Few clapped for him at the end. Instead they looked cross and murmured disapprovingly. They didn’t like the message or the messenger. I did, because he, like Aamer, was prepared to break the thick and unthinking consensus that sees all Muslims as victims of the West and Western values. Those spurned “Western values” include equality; democracy; the rights of children, women, gay people and minorities; the right to dissent and free expression. This is why Sharia courts have sprung up all around us and why unregulated schools mould impressionable young Muslim children and turn them into introverted, anti-modernist, obedient, unquestioning vassals.

The contempt and regression has been evident only in the past 15 years or so. I believe the Saudis have systematically taken over and pushed Muslim minds into these mental ghettos where thoughts are interbred and become fetid. Apartheid, intolerance, ignorance and backwardness fester. Those who live within those walls do not connect with those on the outside. They can’t even find common cause with other minorities who also struggle for fair deals and respect.
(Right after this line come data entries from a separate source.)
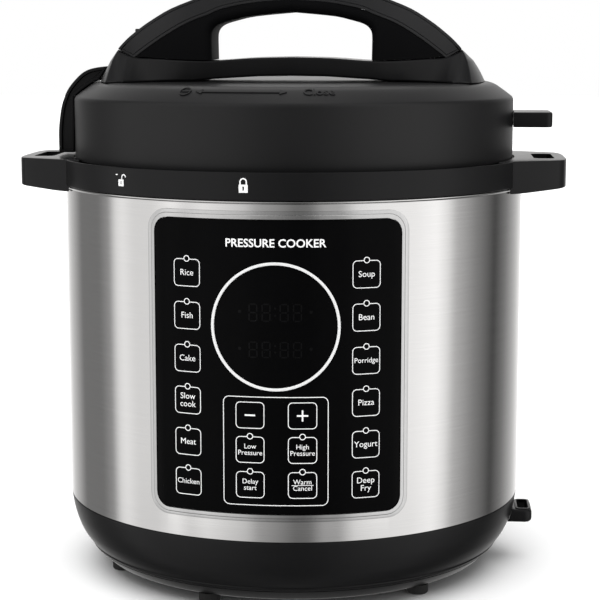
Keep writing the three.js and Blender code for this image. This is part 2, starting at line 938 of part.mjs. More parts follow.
const panel = new THREE.Group();
placed(panel, "panel_carrier", panelCarrier(), blackPlastic);
placed(panel, "control_panel", controlPanel(), panelBlack);
placed(panel, "panel_bezel", panelBezel(), bezelGrey);
placed(panel, "display_ring", displayRing(), polishedSteel);

const lid = new THREE.Group();
placed(lid, "lid_shell", lidShell(), blackPlastic);
placed(lid, "lid_plate", lidPlate(), polishedSteel);
STUD_ANGLES.forEach((angle, i) =>
  placed(lid, `plate_stud_${i + 1}`, plateStud(), screwZinc, onCircle(STUD_R, angle)),
);
placed(lid, "sealing_ring", sealingRing(), silicone);
placed(lid, "ring_rack", ringRack(), polishedSteel);
placed(lid, "vent_tube", ventTube(), polishedSteel);
placed(lid, "anti_block_shield", antiBlockShield(), polishedSteel);
placed(lid, "steam_release_handle", steamReleaseHandle(), blackPlastic);
placed(lid, "float_valve", floatValve(), polishedSteel);
placed(lid, "float_gasket", floatGasket(), silicone);
placed(lid, "handle_saddle", handleSaddle(), blackPlastic);
placed(lid, "lid_handle_core", lidHandleCore(), blackPlastic);
placed(lid, "lid_handle_cover", lidHandleCover(), handlePlastic);
["left", "right"].forEach((side, i) =>
  placed(lid, `saddle_screw_${side}`, saddleScrew(), screwZinc, [SADDLE_SCREWS[i], 0]),
);
placed(lid, "lid_stand_arm", lidStandArm(), blackPlastic);
placed(lid, "lid_stand_tab", lidStandTab(), blackPlastic);

cooker.add(base, body, heater, electronics, panel, lid);

export default cooker;
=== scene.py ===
import math

import bmesh
import bpy
from mathutils import Matrix, Vector
from mathutils.geometry import interpolate_bezier


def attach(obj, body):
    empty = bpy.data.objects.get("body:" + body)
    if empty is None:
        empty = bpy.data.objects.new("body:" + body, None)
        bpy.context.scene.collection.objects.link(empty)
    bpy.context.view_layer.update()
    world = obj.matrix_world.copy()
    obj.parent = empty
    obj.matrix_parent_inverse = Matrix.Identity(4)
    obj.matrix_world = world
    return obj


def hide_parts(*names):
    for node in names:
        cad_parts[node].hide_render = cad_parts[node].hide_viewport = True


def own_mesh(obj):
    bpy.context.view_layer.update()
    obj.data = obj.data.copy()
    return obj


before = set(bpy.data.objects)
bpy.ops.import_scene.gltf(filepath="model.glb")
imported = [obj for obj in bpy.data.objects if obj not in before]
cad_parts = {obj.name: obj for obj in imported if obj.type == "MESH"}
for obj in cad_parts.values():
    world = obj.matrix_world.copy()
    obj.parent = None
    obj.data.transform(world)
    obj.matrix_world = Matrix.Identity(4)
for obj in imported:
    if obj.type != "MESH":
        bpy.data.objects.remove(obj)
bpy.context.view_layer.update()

# ---------------------------------------------------------------- studio
# A long-lens product camera a little above the lid, a white sweep and one broad soft
# light overhead. The room that shows in the steel is a ring of light and dark flats.

CAMERA_PLACE = (0.0815, -1.1045, 0.3271)
CAMERA_TILT = 81.496  # degrees from straight down
CAMERA_TURN = 4.03
PAPER_WHITE = (1, 1, 1, 1)
SOFT_FILL = 0.62  # strength of the room for matt surfaces
OVERHEAD_SPREAD = 75
OVERHEAD_STRENGTH = 3.6

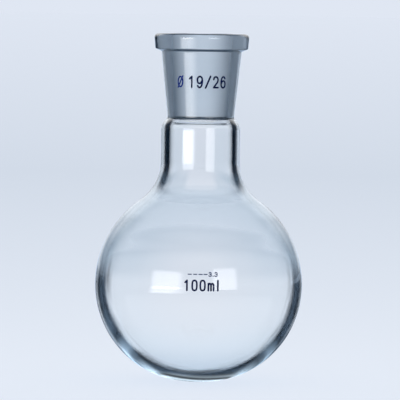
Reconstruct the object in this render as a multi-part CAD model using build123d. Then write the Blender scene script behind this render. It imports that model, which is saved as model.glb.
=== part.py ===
from build123d import *
import os
from math import acos, cos, radians, sin, sqrt, tan

# Round-bottom flask, 100 ml, with one neck that ends in a 19/26 ground-glass socket.
# Three pieces of borosilicate glass are sealed end to end in the flame: the blown bulb, the neck
# and the ground socket. Every piece is turned about Z, and the origin is the bulb's lowest point.
# All sizes are in millimetres and all angles in degrees.

# ---- Bulb: half a ball above its widest plane, and a slightly flatter bowl below it ----
bulb_diameter = 64.0        # outside
bulb_flattening = 1.8       # the bowl is this much shallower than half a ball
base_spread = 8.0           # the round base has a radius this much larger than the bulb's
bulb_wall = 2.1             # at the widest plane and all over the upper half
bulb_base_wall = 2.8        # at the lowest point, where the glass gathers
shoulder_radius = 14.0      # hollow sweep from the bulb up into the neck, outside
bulb_seal_land = 1.0        # straight neck left on the bulb below its seal

# ---- Ground socket: a standard taper of 1 in 10 on the diameter, nominal size 19/26 ----
joint_diameter = 18.8       # wide end of the ground zone, at the mouth
joint_length = 26.0         # length of the ground zone
joint_taper = 0.1           # change of diameter for each millimetre of length
socket_tail = 0.15          # clear glass between the seal and the ground zone
socket_wall = 2.18          # at the waist, the socket's narrowest place
socket_flare = 6.05         # half angle of the outside cone
seal_fillet = 1.0           # hollow where the socket meets the neck

# ---- Collar: the thick band round the mouth ----
collar_height = 4.7         # rim to lower edge
collar_overhang = 1.85      # the lower edge stands out this far past the socket's cone
collar_draft = 5.0          # the band narrows this much towards its lower edge
collar_slope = 22.0         # the underside runs down this much towards the socket
rim_round = 1.25            # outer edge of the rim
collar_round = 0.5          # lower edge of the band
collar_fillet = 0.6         # hollow between the underside and the socket
mouth_break = 0.3           # bevel between the ground zone and the rim

# ---- Neck: a short tube, drawn in at its crown to meet the socket ----
neck_straight = 9.0         # from the bulb's seal to the start of the crown
neck_wall = 2.2
crown_step = 1.92           # the neck's outside stands this far past the socket's waist
crown_radius = 4.0          # outside
crown_bore_radius = 2.2     # inside, where the bore starts to close in
lip_radius = 1.2            # inside, where the bore turns up into the socket

# ---- Radii that follow ----
bulb_radius = bulb_diameter / 2
bulb_bore = bulb_radius - bulb_wall
mouth_bore = joint_diameter / 2
tail_bore = mouth_bore - joint_taper * joint_length / 2
waist = tail_bore + socket_wall
neck_radius = waist + crown_step
neck_bore = neck_radius - neck_wall
# The shoulder's inner and outer sweeps share this distance from the axis, so its wall thickens
# steadily from the bulb's to the neck's.
shoulder_centre = neck_radius + shoulder_radius
shoulder_bore_radius = shoulder_radius + neck_wall


def leg(hypotenuse, other_leg):
    """The third side of a right triangle."""
    return sqrt(hypotenuse ** 2 - other_leg ** 2)


# ---- Levels that follow, from the bottom up ----
widest_level = bulb_radius - bulb_flattening
shoulder_level = widest_level + leg(bulb_radius + shoulder_radius, shoulder_centre)
shoulder_bore_level = widest_level + leg(bulb_bore + shoulder_bore_radius, shoulder_centre)
bulb_seal = shoulder_bore_level + bulb_seal_land
crown_level = bulb_seal + neck_straight
# The seal's fillet rolls on the crown and touches the waist, so the crown ends where they touch.
crown_centre = neck_radius - crown_radius
fillet_centre = waist + seal_fillet
fillet_level = crown_level + leg(crown_radius + seal_fillet, fillet_centre - crown_centre)
crown_share = crown_radius / (crown_radius + seal_fillet)
seal_radius = crown_centre + crown_share * (fillet_centre - crown_centre)
socket_seal = crown_level + crown_share * (fillet_level - crown_level)
ground_low = socket_seal + socket_tail
ground_high = ground_low + joint_length
rim_level = ground_high + mouth_break
collar_low = rim_level - collar_height


def turned(section):
    """The closed outline in the XZ plane, turned a full circle about Z."""
    return revolve(section.sketch, axis=Axis.Z)


def corner(section, radius, level):
    """The outline's corner nearest to this place, in the outline's own plane."""
    return section.vertices().sort_by_distance((radius, level, 0))[0]


def bowl(radius, lowest):
    """Radii of a bowl's round base and side, and the place where the two arcs touch.

    The side's arc is vertical at the widest plane and the base's is level on the axis, and they
    share a tangent where they touch.
    """
    base = radius + base_spread
    drop = base - (widest_level - lowest)
    inset = (drop ** 2 - base_spread ** 2) / (2 * base_spread)
    side = radius - inset
    reach = base / (base - side)
    return base, side, (reach * inset, lowest + base - reach * drop)


def bulb():
    """Blown body with the shoulder and the root of the neck; open at its seal."""
    touch = bulb_radius / (bulb_radius + shoulder_radius)
    shoulder_foot = (
        touch * shoulder_centre,
        widest_level + touch * (shoulder_level - widest_level),
    )
    bore_touch = bulb_bore / (bulb_bore + shoulder_bore_radius)
    bore_foot = (
        bore_touch * shoulder_centre,
        widest_level + bore_touch * (shoulder_bore_level - widest_level),
    )
    base, side, meet = bowl(bulb_radius, 0)
    bore_base, bore_side, bore_meet = bowl(bulb_bore, bulb_base_wall)
    with BuildSketch(Plane.XZ) as section:
        with BuildLine():
            RadiusArc((0, 0), meet, -base)
            RadiusArc(meet, (bulb_radius, widest_level), -side)
            RadiusArc((bulb_radius, widest_level), shoulder_foot, -bulb_radius)
            RadiusArc(shoulder_foot, (neck_radius, shoulder_level), shoulder_radius)
            Polyline(
                (neck_radius, shoulder_level),
                (neck_radius, bulb_seal),
                (neck_bore, bulb_seal),
                (neck_bore, shoulder_bore_level),
            )
            RadiusArc((neck_bore, shoulder_bore_level), bore_foot, -shoulder_bore_radius)
            RadiusArc(bore_foot, (bulb_bore, widest_level), bulb_bore)
            RadiusArc((bulb_bore, widest_level), bore_meet, bore_side)
            RadiusArc(bore_meet, (0, bulb_base_wall), bore_base)
            Line((0, bulb_base_wall), (0, 0))
        make_face()
    return turned(section)


def neck():
    """Tube between the two seals; its crown is drawn in to the socket's tail."""
    bend = acos(1 - (neck_bore - tail_bore) / (crown_bore_radius + lip_radius))
    bend_low = socket_seal - (crown_bore_radius + lip_radius) * sin(bend)
    inflection = (
        neck_bore - crown_bore_radius * (1 - cos(bend)),
        bend_low + crown_bore_radius * sin(bend),
    )
    with BuildSketch(Plane.XZ) as section:
        with BuildLine():
            Polyline((neck_bore, bend_low), (neck_bore, bulb_seal), (neck_radius, bulb_seal))
            Line((neck_radius, bulb_seal), (neck_radius, crown_level))
            RadiusArc((neck_radius, crown_level), (seal_radius, socket_seal), -crown_radius)
            Line((seal_radius, socket_seal), (tail_bore, socket_seal))
            RadiusArc((tail_bore, socket_seal), inflection, -lip_radius)
            RadiusArc(inflection, (neck_bore, bend_low), crown_bore_radius)
        make_face()
    return turned(section)


def ground_socket():
    """Tapered socket with its ground bore and the collar round the mouth."""
    flare = radians(socket_flare)
    fillet_end = (
        fillet_centre - seal_fillet * cos(flare),
        fillet_level + seal_fillet * sin(flare),
    )
    cone_top = fillet_end[0] + (collar_low - fillet_end[1]) * tan(flare)
    edge = cone_top + collar_overhang
    rim_edge = edge + collar_height * tan(radians(collar_draft))
    # The underside and the socket's cone are two straight lines, which cross at the root.
    slope = tan(radians(collar_slope))
    root = edge - collar_overhang / (1 - slope * tan(flare))
    root_level = collar_low - (edge - root) * slope
    with BuildSketch(Plane.XZ) as section:
        with BuildLine():
            RadiusArc((seal_radius, socket_seal), fillet_end, seal_fillet)
            Polyline(
                fillet_end,
                (root, root_level),
                (edge, collar_low),
                (rim_edge, rim_level),
                (mouth_bore + mouth_break, rim_level),
                (mouth_bore, ground_high),
                (tail_bore, ground_low),
                (tail_bore, socket_seal),
                (seal_radius, socket_seal),
            )
        make_face()
        fillet(corner(section, rim_edge, rim_level), rim_round)
        fillet(corner(section, edge, collar_low), collar_round)
        fillet(corner(section, root, root_level), collar_fillet)
    return turned(section)


pieces = {
    "bulb": bulb(),
    "neck": neck(),
    "ground_socket": ground_socket(),
}

os.makedirs("parts", exist_ok=True)
for name, piece in pieces.items():
    piece.label = name
    export_step(piece, f"parts/{name}.step")
    print(name, round(piece.volume, 1), "mm3")
print("height", round(rim_level, 2), "neck diameter", round(2 * neck_radius, 2))
print("seals at", round(bulb_seal, 2), "and", round(socket_seal, 2))
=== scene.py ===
# %% [markdown]
# # A round-bottom flask in clear glass
#
# The real object is a laboratory flask of borosilicate glass: a blown bulb, a short neck and a
# ground socket with a thick collar, sealed end to end in the flame. It holds 100 ml and its socket
# is the standard 19/26 taper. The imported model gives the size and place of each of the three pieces,
# and this script makes them again as fine glass, adds the blue enamel marks, and lights them.

# %% Load the frame
from math import acos, asin, atan2, cos, degrees, hypot, pi, radians, sin, sqrt, tan

import bpy
import numpy as np
from mathutils import Matrix, Vector


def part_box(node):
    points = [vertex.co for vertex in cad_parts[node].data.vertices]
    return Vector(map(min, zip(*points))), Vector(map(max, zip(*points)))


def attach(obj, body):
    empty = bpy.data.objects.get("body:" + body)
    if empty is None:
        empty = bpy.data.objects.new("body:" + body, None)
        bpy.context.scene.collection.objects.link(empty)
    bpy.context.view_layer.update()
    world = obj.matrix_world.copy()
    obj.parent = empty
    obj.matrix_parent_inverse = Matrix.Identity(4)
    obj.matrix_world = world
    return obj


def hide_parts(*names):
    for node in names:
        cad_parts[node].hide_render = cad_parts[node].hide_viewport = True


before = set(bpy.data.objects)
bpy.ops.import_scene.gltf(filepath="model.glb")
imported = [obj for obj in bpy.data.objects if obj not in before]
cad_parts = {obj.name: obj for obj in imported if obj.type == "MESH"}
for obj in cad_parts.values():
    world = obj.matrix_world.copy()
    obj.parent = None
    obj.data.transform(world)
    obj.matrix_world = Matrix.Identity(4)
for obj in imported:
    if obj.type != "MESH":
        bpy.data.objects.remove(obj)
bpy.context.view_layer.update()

# %% [markdown]
# ## Sizes
#
# Lengths are in millimetres and are turned to metres only where they go into a mesh. The outer
# sizes come from the frame's boxes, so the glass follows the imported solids. Walls and sweeps can't
# be read from a box, so they are stated here, as a glassblower's gauge would give them.

# %% Sizes of the glass
MM = 0.001


def box_mm(node):
    """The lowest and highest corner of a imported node, in millimetres."""
    return [np.array(corner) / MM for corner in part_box(node)]


LIFT = 0.012             # the enamel marks stand this proud of the glass, inside the bulb's box
BULB_R = box_mm("bulb")[1][0] - LIFT             # outside radius of the glass
LOWER_SEAL = box_mm("bulb")[1][2]                # where the neck is sealed on
NECK_R, _, UPPER_SEAL = box_mm("neck")[1]        # outside radius, and the height of the second
RIM = box_mm("ground_socket")[1][2]              # top of the collar

WALL = 2.1               # glass in the bulb
BASE_WALL = 2.8          # glass at the bulb's lowest point
NECK_WALL = 2.2
FLATTENING = 1.8         # the bowl below the widest plane is this much shallower than half a ball
SPREAD = 8.0             # the round base has a radius this much larger than the bulb's
SHOULDER_R = 14.0        # the hollow sweep from the bulb into the neck, outside
WIDEST = BULB_R - FLATTENING
NECK_BORE = NECK_R - NECK_WALL
print("bulb", BULB_R.round(2), "neck", NECK_R.round(2), "seals", LOWER_SEAL.round(2), UPPER_SEAL.round(2))

# %% [markdown]
# ## Outlines
#
# Every piece of this flask was turned in a lathe over a flame, so each is a body of revolution and
# needs only half an outline. Glass shows the least wobble in a surface, because light bends at it,
# so an outline is made of true arcs and straight lines and never of points drawn by hand.

# %% Arcs, straight lines and rounded corners
STEP = 0.7               # spacing of the points on an outline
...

Last Friday some friends invited us to dinner. One of the guests, a young, professional Sikh woman, said she had had enough of uncontrollably angry and murderous Muslims. Other migrants and their kids had a hard time too, she said, “but they don’t turn into terrorists and go around massacring fellow citizens”.

When she was starting out, or indeed when I was, racism was overt. Prejudices can still bring down people of colour. But you find ways to survive and break down barriers. And you make alliances and join campaigns to try to change the world for the better.

Voluble, narcissistic Muslims today don’t even understand what such campaigning alliances are or how their identity politics has disabled the wider anti-racist struggle. They have sucked up all the oxygen of protest, care nothing about the discrimination suffered by others and, worst of all, will not join non-Muslims in the long, arduous walk towards decent human rights for all.

I know blameless Muslims face odium around the world and millions of them live in fear. I was in India last week where anti-Muslim attitudes are encouraged by elected politicians and where Hindu mobs frequently turn on their Muslim neighbours. Donald Trump’s repellent “policy” to keep Muslims out of America will win him many votes. After the Paris attacks, the Front National is predicted to gain unprecedented popular support.

We have never been so unpopular or unwelcome. Unless good Muslims speak up and take on Islamicists, the future will only get bleaker. Let’s follow Shaker Aamer and say out loud: Jihadis who hate this country and Europe, get the hell out of here. Then diverse citizens can find common cause and maybe try to make a better future for us all.